What you are asked to do:
Your task is to copy every line of the records below that contains "image".

Provided information:

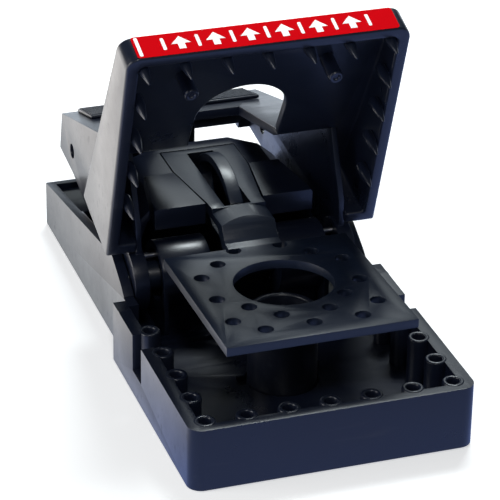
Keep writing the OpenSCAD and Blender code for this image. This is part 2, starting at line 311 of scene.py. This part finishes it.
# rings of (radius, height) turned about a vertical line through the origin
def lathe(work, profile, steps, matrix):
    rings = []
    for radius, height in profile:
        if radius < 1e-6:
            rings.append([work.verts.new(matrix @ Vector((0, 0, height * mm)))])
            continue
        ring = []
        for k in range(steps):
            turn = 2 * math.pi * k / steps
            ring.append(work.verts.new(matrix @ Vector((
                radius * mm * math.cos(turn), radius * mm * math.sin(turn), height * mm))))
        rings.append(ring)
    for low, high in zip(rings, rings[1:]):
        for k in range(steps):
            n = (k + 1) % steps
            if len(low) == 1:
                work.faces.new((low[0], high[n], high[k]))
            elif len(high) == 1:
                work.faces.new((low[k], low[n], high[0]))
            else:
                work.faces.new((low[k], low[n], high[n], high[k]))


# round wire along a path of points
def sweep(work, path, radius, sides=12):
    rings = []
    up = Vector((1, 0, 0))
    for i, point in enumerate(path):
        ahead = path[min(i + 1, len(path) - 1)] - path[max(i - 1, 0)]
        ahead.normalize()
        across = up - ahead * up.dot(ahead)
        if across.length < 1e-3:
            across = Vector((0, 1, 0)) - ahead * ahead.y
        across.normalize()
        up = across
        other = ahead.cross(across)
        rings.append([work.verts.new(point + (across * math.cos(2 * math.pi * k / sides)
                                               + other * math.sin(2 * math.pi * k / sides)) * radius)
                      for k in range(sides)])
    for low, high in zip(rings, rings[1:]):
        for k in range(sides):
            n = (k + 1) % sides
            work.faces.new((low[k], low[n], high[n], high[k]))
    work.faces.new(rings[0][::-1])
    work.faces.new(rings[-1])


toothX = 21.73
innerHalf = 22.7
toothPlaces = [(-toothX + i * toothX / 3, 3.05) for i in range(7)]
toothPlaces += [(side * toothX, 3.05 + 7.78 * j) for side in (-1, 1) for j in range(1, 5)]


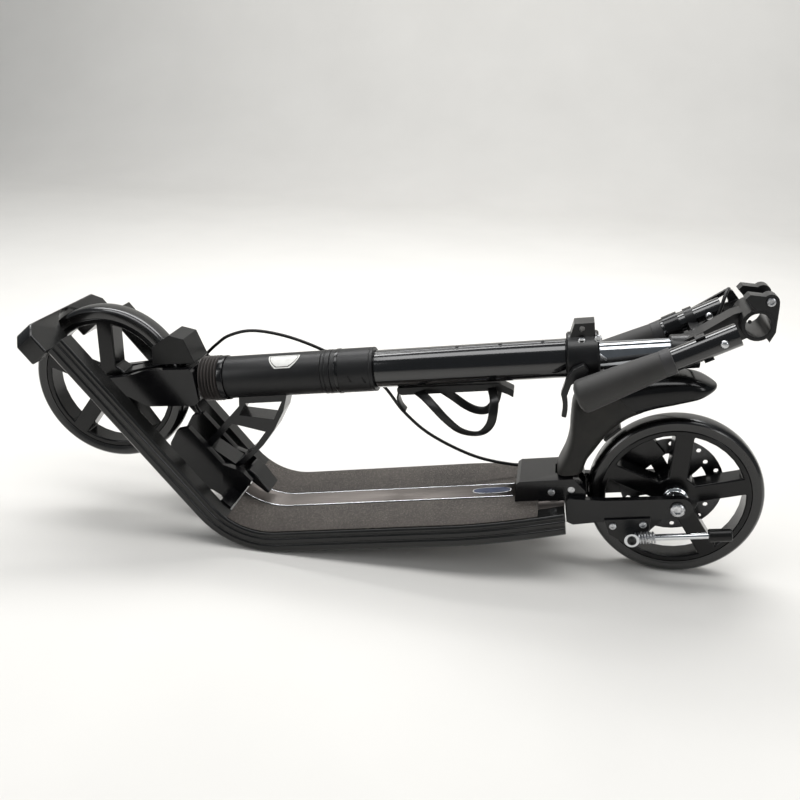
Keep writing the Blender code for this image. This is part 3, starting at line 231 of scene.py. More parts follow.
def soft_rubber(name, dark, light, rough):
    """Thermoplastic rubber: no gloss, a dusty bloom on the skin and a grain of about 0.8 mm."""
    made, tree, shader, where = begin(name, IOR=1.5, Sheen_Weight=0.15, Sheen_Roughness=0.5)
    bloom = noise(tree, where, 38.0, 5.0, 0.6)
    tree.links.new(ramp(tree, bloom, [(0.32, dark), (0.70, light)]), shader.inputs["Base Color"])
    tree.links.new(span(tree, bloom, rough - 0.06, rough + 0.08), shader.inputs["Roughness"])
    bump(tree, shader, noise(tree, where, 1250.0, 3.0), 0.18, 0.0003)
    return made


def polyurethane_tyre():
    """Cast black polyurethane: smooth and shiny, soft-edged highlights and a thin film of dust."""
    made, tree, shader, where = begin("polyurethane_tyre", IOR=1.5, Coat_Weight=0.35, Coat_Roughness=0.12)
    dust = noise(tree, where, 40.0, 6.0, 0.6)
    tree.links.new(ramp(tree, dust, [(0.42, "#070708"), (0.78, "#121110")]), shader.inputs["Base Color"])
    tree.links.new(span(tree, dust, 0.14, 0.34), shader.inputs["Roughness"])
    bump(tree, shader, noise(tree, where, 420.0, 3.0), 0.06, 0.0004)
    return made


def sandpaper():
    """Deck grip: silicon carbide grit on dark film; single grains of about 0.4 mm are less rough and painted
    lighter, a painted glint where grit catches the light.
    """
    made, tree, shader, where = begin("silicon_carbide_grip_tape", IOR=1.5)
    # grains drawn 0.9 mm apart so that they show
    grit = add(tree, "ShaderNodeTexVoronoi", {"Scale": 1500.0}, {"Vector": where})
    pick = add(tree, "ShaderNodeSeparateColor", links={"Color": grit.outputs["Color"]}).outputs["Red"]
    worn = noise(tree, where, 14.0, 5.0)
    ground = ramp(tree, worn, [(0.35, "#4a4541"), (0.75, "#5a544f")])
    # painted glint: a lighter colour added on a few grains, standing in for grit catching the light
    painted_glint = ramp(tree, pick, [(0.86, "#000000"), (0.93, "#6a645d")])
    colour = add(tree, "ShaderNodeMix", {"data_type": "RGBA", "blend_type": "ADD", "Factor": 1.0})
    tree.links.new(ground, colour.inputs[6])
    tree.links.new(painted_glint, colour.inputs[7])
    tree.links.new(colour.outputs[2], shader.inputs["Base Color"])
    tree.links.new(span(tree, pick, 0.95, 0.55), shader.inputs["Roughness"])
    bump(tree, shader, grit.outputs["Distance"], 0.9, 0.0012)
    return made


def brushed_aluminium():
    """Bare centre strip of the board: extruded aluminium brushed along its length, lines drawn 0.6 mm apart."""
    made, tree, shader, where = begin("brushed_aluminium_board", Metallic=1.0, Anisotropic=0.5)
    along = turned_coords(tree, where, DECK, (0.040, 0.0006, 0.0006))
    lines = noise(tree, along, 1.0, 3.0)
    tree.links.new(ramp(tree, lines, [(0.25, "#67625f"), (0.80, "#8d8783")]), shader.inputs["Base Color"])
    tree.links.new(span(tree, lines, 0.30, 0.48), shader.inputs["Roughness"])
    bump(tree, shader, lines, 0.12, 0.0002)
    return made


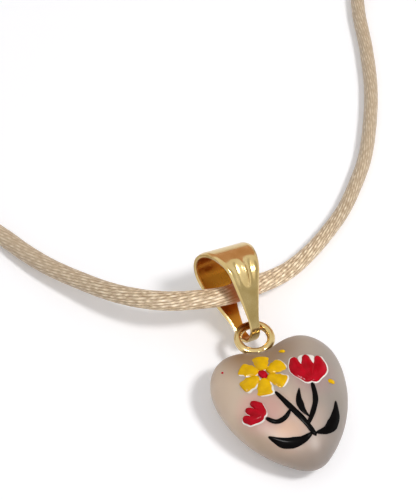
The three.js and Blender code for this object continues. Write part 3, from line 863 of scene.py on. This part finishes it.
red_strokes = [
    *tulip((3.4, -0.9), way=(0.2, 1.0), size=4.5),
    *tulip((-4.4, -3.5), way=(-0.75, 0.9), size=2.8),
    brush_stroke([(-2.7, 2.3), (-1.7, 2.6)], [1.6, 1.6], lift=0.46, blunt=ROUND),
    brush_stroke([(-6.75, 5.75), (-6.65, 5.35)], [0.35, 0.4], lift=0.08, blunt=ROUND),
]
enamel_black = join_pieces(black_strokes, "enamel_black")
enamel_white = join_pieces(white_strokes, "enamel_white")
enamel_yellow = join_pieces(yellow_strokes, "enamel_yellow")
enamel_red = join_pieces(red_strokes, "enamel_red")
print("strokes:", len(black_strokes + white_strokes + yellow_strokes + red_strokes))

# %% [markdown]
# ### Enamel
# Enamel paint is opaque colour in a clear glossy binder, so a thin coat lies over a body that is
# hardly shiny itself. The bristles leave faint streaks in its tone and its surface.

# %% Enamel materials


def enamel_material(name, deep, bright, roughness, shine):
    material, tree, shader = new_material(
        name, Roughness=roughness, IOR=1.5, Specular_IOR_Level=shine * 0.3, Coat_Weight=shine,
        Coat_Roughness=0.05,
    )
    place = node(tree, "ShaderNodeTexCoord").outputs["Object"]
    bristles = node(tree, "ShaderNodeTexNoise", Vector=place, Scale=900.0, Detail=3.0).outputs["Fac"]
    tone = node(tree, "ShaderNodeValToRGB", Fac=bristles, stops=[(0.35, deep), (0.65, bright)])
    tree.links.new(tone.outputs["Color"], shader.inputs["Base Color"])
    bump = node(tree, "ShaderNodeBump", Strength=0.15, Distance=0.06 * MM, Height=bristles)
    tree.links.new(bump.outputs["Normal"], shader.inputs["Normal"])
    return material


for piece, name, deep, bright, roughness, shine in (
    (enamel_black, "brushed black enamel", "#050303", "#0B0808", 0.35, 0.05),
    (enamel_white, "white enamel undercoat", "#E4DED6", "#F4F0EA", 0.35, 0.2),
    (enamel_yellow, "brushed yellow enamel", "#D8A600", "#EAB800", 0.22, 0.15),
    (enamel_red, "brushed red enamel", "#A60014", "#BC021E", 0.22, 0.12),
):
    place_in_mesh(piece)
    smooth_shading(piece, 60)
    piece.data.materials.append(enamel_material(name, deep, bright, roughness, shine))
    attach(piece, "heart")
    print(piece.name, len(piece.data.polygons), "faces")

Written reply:
Keep writing the OpenSCAD and Blender code for this image. This is part 2, starting at line 311 of scene.py. This part finishes it.
Keep writing the Blender code for this image. This is part 3, starting at line 231 of scene.py. More parts follow.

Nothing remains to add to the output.